We break camp and move northward to-morrow. For the past two days some of us have been riding about on this “Backbone-of-the-World,” as the Blackfeet call the Rocky Mountains, and we have ridden our horses where, in former times, nothing but a bird could go. The Park Supervisor and his engineers and miners and sappers have blasted out trails over the highest parts of the range, making it easy and safe for tenderfeet tourists to view the wonders of this sub-Arctic, greater than Alpine range of mountains. One of the most impressive views is from the summit of the trail from Upper Two Medicine Lake to Cutbank River. The Dry Fork Trail, it is called. At its extreme height the trail is along a mountain crest about thirty feet in width. Mr. L.W. Hill graphically described the stretch the other day, when, after crossing it, he said: “On its east side one can spit straight down three thousand feet into a lake, and on the other side cast a stone that will go down much farther than that!”

Indeed, the view of the mountains and cliffs and canyons from that height is so grand, so stupendous and impressive, that one cannot find words to describe it all.

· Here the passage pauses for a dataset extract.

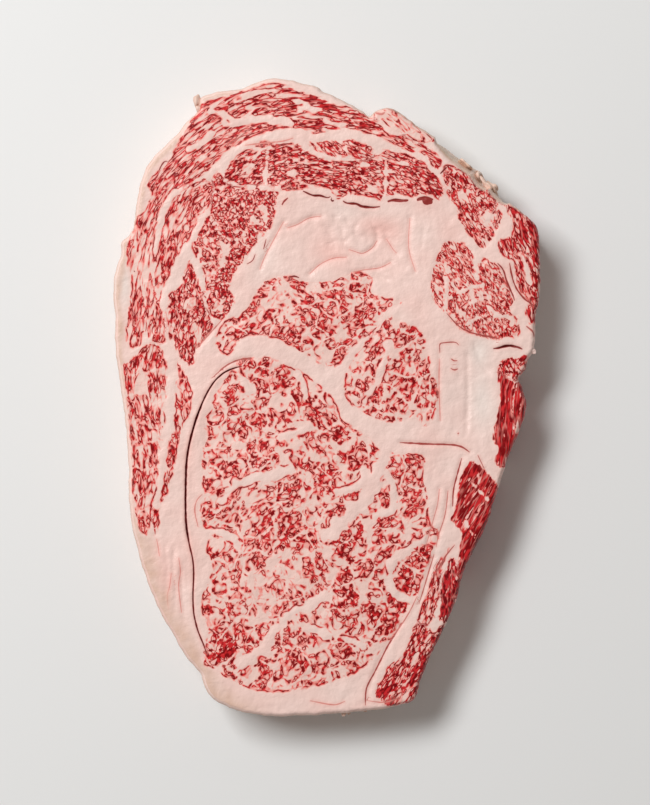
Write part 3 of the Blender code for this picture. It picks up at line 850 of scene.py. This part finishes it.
# The strands thin out towards the border of their muscle and between its lobules, which are
# 9 mm across
blur = add("TexNoise", {"Vector": place, "Scale": 1 / MUSCLE_BORDER, "Detail": 1})
inward = add("Math", [blur, 1.6, mark["lean"]], operation="MULTIPLY_ADD")
edge = add("Math", [inward, 0.375, -0.525], operation="MULTIPLY_ADD")
edge = add("Math", [edge, 0], operation="MINIMUM")
around = add("TexNoise", {"Vector": place, "Scale": 1 / LOBULE_BEND, "Detail": 2}).outputs["Color"]
around = add("VectorMath", [around, (0.018, 0.018, 0), place], operation="MULTIPLY_ADD")
lobules = add("TexVoronoi", {"Vector": around, "Scale": 1 / LOBULES}, feature="DISTANCE_TO_EDGE",
              voronoi_dimensions="2D")
lobules = add("MapRange", [lobules, 0, 0.1, -0.22, 0])
coarse = add("MapRange", [mark["bundle"], 0.6, 1, 0.25, 1])
edge = add("Math", [lobules, coarse, edge], operation="MULTIPLY_ADD")
full_width = add("Math", [mark["strand"], edge], operation="ADD")
full_width = add("Math", [full_width, 0.03], operation="SUBTRACT")

# They curl round small pockets of fat, so they are drawn as broken, beaded rings round the
# middles of warped cells. Three sets of rings lie over each other.
curls = []
for seed, radius, size in ((0, 0.40, 0.9), (31.7, 0.37, 1.05), (57.3, 0.43, 1.2)):
    at = add("VectorMath", [fibres, (seed, seed, seed)], operation="ADD")
    warp = add("TexNoise", {"Vector": at, "Scale": 1, "Detail": 1}).outputs["Color"]
    warped = add("VectorMath", [warp, (1.2, 1.2, 1.2), at], operation="MULTIPLY_ADD")
    cells = add("TexVoronoi", {"Vector": warped, "Scale": size, "Smoothness": 0.12},
                feature="SMOOTH_F1", voronoi_dimensions="2D")
    gap = add("Math", [cells, radius], operation="SUBTRACT")
    gap = add("Math", [gap], operation="ABSOLUTE")
    width = full_width
    for scale, levels in ((2.6, (0.3, 0.7, -0.12, 0.06)), (0.8, (0.38, 0.48, -0.3, 0))):
        change = add("TexNoise", {"Vector": at, "Scale": scale, "Detail": 0})
        change = add("MapRange", [change, *levels])
        width = add("Math", [width, change], operation="ADD")
    curls.append(add("Math", [width, gap], operation="SUBTRACT"))
band = add("Math", [curls[0], curls[1]], operation="MAXIMUM")
band = add("Math", [band, curls[2]], operation="MAXIMUM")

# A thin broken strand runs round the border of each muscle
border = add("Math", [inward, 1.15], operation="SUBTRACT")
border = add("Math", [border], operation="ABSOLUTE")
pieces = add("TexNoise", {"Vector": fibres, "Scale": 1.3, "Detail": 0})
pieces = add("MapRange", [pieces, 0.48, 0.58, -0.4, 0.2])
border = add("Math", [pieces, border], operation="SUBTRACT")
border = add("Math", [border, 0.35], operation="MULTIPLY")
band = add("Math", [band, border], operation="MAXIMUM")

# Inside the bands every small bundle of fibres has its own thin red outline, and some bundles
# are red all through. The finest real outlines, 0.1 mm wide, are drawn coarser so that they show.
warp = add("TexNoise", {"Vector": fibres, "Scale": 2, "Detail": 2}).outputs["Color"]
bundles = add("VectorMath", [warp, (0.5, 0.5, 0.5), fibres], operation="MULTIPLY_ADD")
bundles = add("VectorMath", [bundles, (2.3, 1.5, 1)], operation="MULTIPLY")
bundles = add("VectorMath", {0: bundles, "Scale": mark["bundle"]}, operation="SCALE")
from_line = add("TexVoronoi", {"Vector": bundles, "Scale": 1}, feature="DISTANCE_TO_EDGE",
                voronoi_dimensions="2D")
line_width = add("TexNoise", {"Vector": fibres, "Scale": 3.1, "Detail": 0})
line_width = add("MapRange", [line_width, 0.35, 0.65, -0.15, 0.38])
solid = add("TexNoise", {"Vector": fibres, "Scale": 1.4, "Detail": 1})
solid = add("Math", [mark["strand"], 1.3, solid], operation="MULTIPLY_ADD")
solid = add("MapRange", [solid, 0.78, 0.92, 0, 0.5])
line_width = add("Math", [line_width, solid], operation="ADD")
lines = add("Math", [line_width, from_line], operation="SUBTRACT")
strand_rim = add("MapRange", [band, 0, 0.15, 0.14, -0.13])
lines = add("Math", [lines, strand_rim], operation="MAXIMUM")
lines = add("Math", [lines, band], operation="MINIMUM")
red = add("MapRange", [lines, -0.04, 0.03], interpolation_type="SMOOTHSTEP")
halo = add("MapRange", [lines, -0.17, -0.02])
tones = add("TexNoise", {"Vector": fibres, "Scale": 3.3, "Detail": 1})
tones = add("MapRange", [tones, 0.4, 0.55])

# The fat is whiter or pinker in places and takes up colour from the lean beside it, and the lean
# varies between bright crimson and a deep dark red
# Where the fat is whitest this is partly painted sheen
whiter_and_sheen = add("MapRange", [mark["fat_tint_and_sheen"], -1, 0, 1, 0])
pinker = add("MapRange", [mark["fat_tint_and_sheen"], 0, 1])
in_muscle = add("MapRange", [mark["lean"], -1, 1.5])
fat = "#F2D1C8"
for share, tint in (
    (whiter_and_sheen, "#EDDCD4"), (pinker, "#F0B7AC"), (in_muscle, "#F1CCC2"), (halo, "#F48A80"),
):
    fat = add("Mix", {0: share, 6: fat, 7: tint}, data_type="RGBA")
bright = add("Mix", {0: mark["shade"], 6: "#D42A2C", 7: "#CC2A30"}, data_type="RGBA")
dark_red = add("Mix", {0: mark["shade"], 6: "#88060B", 7: "#74040C"}, data_type="RGBA")
meat = add("Mix", {0: tones, 6: bright, 7: dark_red}, data_type="RGBA")

# In the leanest muscles the fat shows as thin pink lines between the bundles
leanest = add("MapRange", [mark["strand"], 0.27, 0.36])
pink_line = add("MapRange", [from_line, 0.02, 0.13, 0.9, 0])
pink_line = add("Math", [pink_line, leanest], operation="MULTIPLY")
gaps = add("TexNoise", {"Vector": fibres, "Scale": 1.7, "Detail": 1})
gaps = add("MapRange", [gaps, 0.4, 0.56])
pink_line = add("Math", [pink_line, gaps], operation="MULTIPLY")
meat = add("Mix", {0: pink_line, 6: meat, 7: "#DE8078"}, data_type="RGBA")
colour = add("Mix", {0: red, 6: fat, 7: meat}, data_type="RGBA")

# Vessels and threads stain the fat, with a faint blush beside them. In the openings the same
# colours are painted shade of the gap.
off_thread = add("Math", [mark["thread_gap"]], operation="ABSOLUTE")
in_thread = add("Math", [mark["thread_half"], off_thread], operation="SUBTRACT")
thread_and_gap_shade = add("MapRange", [in_thread, -0.18, 0.06], interpolation_type="SMOOTHSTEP")
blush = add("MapRange", [in_thread, -1.2, 0, 0, 0.3])
stain_and_gap_shade = "#E39187"
for start, end, tint in ((0, 0.5, "#A23A36"), (0.5, 1, "#3A0409")):
    darker = add("MapRange", [mark["thread_and_gap_shade_tone"], start, end])
    stain_and_gap_shade = add("Mix", {0: darker, 6: stain_and_gap_shade, 7: tint}, data_type="RGBA")

# The outer skin lets the fat show through in soft blotches, and is beige where it has dried
covered = add("MapRange", [mark["skin"], 0, 0.5])
dried = add("MapRange", [mark["skin"], 0.55, 1])
blotches = add("TexNoise", {"Vector": place, "Scale": 1 / SKIN_BLOTCHES, "Detail": 4})
blotches = add("MapRange", [blotches, 0.35, 0.65])
moist = add("Mix", {0: blotches, 6: "#DAB5A1", 7: "#E4C4B6"}, data_type="RGBA")
beige = add("Mix", {0: blotches, 6: "#D6BBA3", 7: "#EACBBB"}, data_type="RGBA")
hide = add("Mix", {0: dried, 6: moist, 7: beige}, data_type="RGBA")
for share, layer in ((blush, "#EFA398"), (thread_and_gap_shade, stain_and_gap_shade), (covered, hide)):
    colour = add("Mix", {0: share, 6: colour, 7: layer}, data_type="RGBA")

# The grain and the soft folds of the fat stand up a little, and the lean lies lower. Lean is
# wetter than fat, and so smoother.
grain = add("TexNoise", {"Vector": place, "Scale": 1 / GRAIN, "Detail": 2})
folds = add("TexNoise", {"Vector": place, "Scale": 1 / FOLDS, "Detail": 3, "Distortion": 0.6})
relief = add("Math", [folds, 2.2, grain], operation="MULTIPLY_ADD")
relief = add("Math", [red, -0.35, relief], operation="MULTIPLY_ADD")
relief = add("Bump", {"Height": relief, "Strength": 0.38, "Distance": RELIEF})
wet = add("MapRange", [grain, 0.35, 0.65, 0.46, 0.3])
wet = add("Math", [red, -0.08, wet], operation="MULTIPLY_ADD")

beef_shader = add("BsdfPrincipled", {
    "Base Color": colour, "Roughness": wet, "IOR": 1.4, "Specular IOR Level": 0.26,
    "Normal": relief,
})
add("OutputMaterial", [beef_shader])
slab.materials.append(beef)

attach(slice_, "root")
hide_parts("steak")

# ------------
# The floor, a plain pale worktop 4 m square, with a honed matt face that throws no reflection.
# The slice lies loose on it.

FLOOR_GAP = 0.2 * MM
floor_mesh = bpy.data.meshes.new("floor")
floor_mesh.from_pydata([(-2, -2, 0), (2, -2, 0), (2, 2, 0), (-2, 2, 0)], [], [(0, 1, 2, 3)])
floor = bpy.data.objects.new("floor", floor_mesh)
floor.location.z = low.z - FLOOR_GAP
bpy.context.scene.collection.objects.link(floor)
worktop = bpy.data.materials.new("matt_white_worktop")
worktop.use_nodes = True
tree = worktop.node_tree
tree.nodes.clear()
worktop_shader = add("BsdfPrincipled", {"Base Color": "#E7E7E7", "Roughness": 0.6})
add("OutputMaterial", [worktop_shader])
floor_mesh.materials.append(worktop)

# ------------
# The light: one large softbox high at the upper left, which throws a soft shadow down to the
# right, and the faint warm light of the room

lamp = bpy.data.lights.new("softbox", "AREA")
lamp.shape = "RECTANGLE"
lamp.size = 0.95
lamp.size_y = 0.5
lamp.energy = 31.0
lamp.color = (0.985, 1, 1)
softbox = bpy.data.objects.new("softbox", lamp)
softbox.location = (-0.84, 0.73, 1.48)
softbox.rotation_euler = (-softbox.location).to_track_quat("-Z", "Y").to_euler()
bpy.context.scene.collection.objects.link(softbox)

room = bpy.data.worlds.new("studio")
room.use_nodes = True
room.node_tree.nodes["Background"].inputs["Color"].default_value = (1, 0.92, 0.85, 1)
room.node_tree.nodes["Background"].inputs["Strength"].default_value = 0.25
bpy.context.scene.world = room
bpy.context.scene.view_settings.view_transform = "Standard"

# ------------
# The camera stands 0.75 m above the cut face and looks straight down on it, over a field
# 268 mm high

CAMERA_HEIGHT = 0.75
FIELD_HEIGHT = 0.2683
SENSOR_HEIGHT = 24
lens = bpy.data.cameras.new("camera")
lens.sensor_fit = "VERTICAL"
lens.sensor_height = SENSOR_HEIGHT
lens.lens = SENSOR_HEIGHT * CAMERA_HEIGHT / FIELD_HEIGHT
camera = bpy.data.objects.new("camera", lens)
camera.location = (-0.00083, -0.00167, low.z + THICKNESS * MM + CAMERA_HEIGHT)
bpy.context.scene.collection.objects.link(camera)
bpy.context.scene.camera = camera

On another day we went over Cutbank Pass and down the west side of the range, far enough to get a good view of the Pumpelly Glacier, and see the huge ice blocks break from it and drop from a cliff more than two thousand feet in height. They strike the bottom of the canyon with a reverberating crash that can be heard for miles. Just below this glacier, down Nyack Creek three or four miles, is a fine alkaline spring and clay bed where, in other days, old Tail-Feathers-Coming-over-the-Hill and I were wont to go for bighorn, goats, deer, and elk. All these animals came to it in great numbers, and drank the waters, and ate great wads of the salty mud. We once killed a large grizzly there, whose late autumn coat was as black as that of a black bear.

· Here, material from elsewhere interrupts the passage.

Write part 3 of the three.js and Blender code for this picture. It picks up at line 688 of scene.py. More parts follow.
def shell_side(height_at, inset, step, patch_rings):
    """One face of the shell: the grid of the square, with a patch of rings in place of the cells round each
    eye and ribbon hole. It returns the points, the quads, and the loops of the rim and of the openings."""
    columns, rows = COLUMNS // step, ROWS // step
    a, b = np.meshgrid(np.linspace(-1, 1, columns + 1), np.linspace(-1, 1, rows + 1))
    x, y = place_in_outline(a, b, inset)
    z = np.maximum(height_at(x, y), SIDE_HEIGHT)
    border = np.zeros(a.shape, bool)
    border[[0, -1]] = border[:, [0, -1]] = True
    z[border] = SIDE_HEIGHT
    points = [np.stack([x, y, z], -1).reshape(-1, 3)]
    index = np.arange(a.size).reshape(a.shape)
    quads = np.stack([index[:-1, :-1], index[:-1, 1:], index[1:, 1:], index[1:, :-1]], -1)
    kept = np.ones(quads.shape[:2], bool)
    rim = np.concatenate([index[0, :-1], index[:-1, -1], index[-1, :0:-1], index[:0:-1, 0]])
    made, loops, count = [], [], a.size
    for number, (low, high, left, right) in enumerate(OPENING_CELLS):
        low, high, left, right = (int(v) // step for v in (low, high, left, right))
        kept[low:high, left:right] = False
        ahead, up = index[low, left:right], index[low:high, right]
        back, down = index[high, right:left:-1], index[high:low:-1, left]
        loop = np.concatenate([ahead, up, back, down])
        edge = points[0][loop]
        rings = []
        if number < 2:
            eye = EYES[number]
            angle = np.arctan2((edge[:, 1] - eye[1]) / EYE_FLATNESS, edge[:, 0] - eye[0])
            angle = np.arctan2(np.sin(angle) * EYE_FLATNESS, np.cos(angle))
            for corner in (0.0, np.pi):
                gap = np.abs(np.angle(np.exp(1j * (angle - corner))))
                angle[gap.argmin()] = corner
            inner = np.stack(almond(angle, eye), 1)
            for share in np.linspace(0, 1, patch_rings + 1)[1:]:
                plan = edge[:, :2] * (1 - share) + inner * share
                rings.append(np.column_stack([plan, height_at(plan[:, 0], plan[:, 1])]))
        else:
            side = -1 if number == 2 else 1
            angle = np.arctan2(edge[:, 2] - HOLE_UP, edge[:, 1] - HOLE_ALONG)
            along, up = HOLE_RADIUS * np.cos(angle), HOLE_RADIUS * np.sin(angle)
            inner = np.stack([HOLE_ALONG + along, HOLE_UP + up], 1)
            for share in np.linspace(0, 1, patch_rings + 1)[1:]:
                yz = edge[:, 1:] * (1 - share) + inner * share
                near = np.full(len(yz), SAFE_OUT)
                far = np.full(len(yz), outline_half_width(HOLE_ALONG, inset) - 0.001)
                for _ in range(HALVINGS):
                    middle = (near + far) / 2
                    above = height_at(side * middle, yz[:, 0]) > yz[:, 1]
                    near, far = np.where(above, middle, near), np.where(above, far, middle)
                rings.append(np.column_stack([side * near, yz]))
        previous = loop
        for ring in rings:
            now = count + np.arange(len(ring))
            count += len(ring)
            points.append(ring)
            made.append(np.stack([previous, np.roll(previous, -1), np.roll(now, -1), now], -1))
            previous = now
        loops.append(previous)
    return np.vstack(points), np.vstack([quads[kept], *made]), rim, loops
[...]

STABS-BY-MISTAKE, SUN WOMAN, AND HER SON, LITTLE OTTER IN CUTBANK CAÑON

This afternoon we have had further talk about the naming of these mountains. For a wonder, the topographers have not taken away the original name for the outer mountain on the north side of this Cutbank Valley: we find on the map that it is still White Calf Mountain. It was named for one of the greatest chiefs the Montana Blackfeet ever had. As a young man, fresh from his first war trail, he witnessed the signing of the treaty between his people and the representatives of the United States, at the mouth of the Judith River, in 1855, so he must have been born in 1836 or 1837. As a warrior, his rise to fame was rapid, and many are the stories told of his indomitable bravery in facing the enemy. In later years, because of his great interest in the welfare of his people, he became their head chief. He died in Washington, in 1903, while there on tribal business. The right names of the other mountains walling in this valley are as follows: The unnamed mountain next west from White Calf Mountain is Ahk'-sap-ah-ki (Generous Woman); Mount James is Ah'-kow-to-mak-an (Double Runner); Mount Vorhis is O-nis-tai'-na (Wonderful Chief). The west one of the Twin Buttes is Little Plume; the east one is O-nis-tai'-mak-an (Wonderful Runner). And, as I have said, the outer mountain on the south side of the valley is Muk-sin-a' (Angry Woman). All but the last one were named for old-time great chiefs and warriors of my people, and we intend that they shall be so named on the official maps, even if we have to petition the House of Representatives and the Senate, in Washington, to make the change! And you, my readers, lovers of these grandest mountains of our country, will you not be with us in this perfectly proper request?

Said Takes-Gun-Ahead to me this afternoon: “Who are these white men, James, and Vorhis, for whom the mountains were named? Were they great warriors, or presidents, or wise men?” I had to confess that I had never heard of them.

“Huh!” he exclaimed. And “Huh!” all the others, even the women, echoed.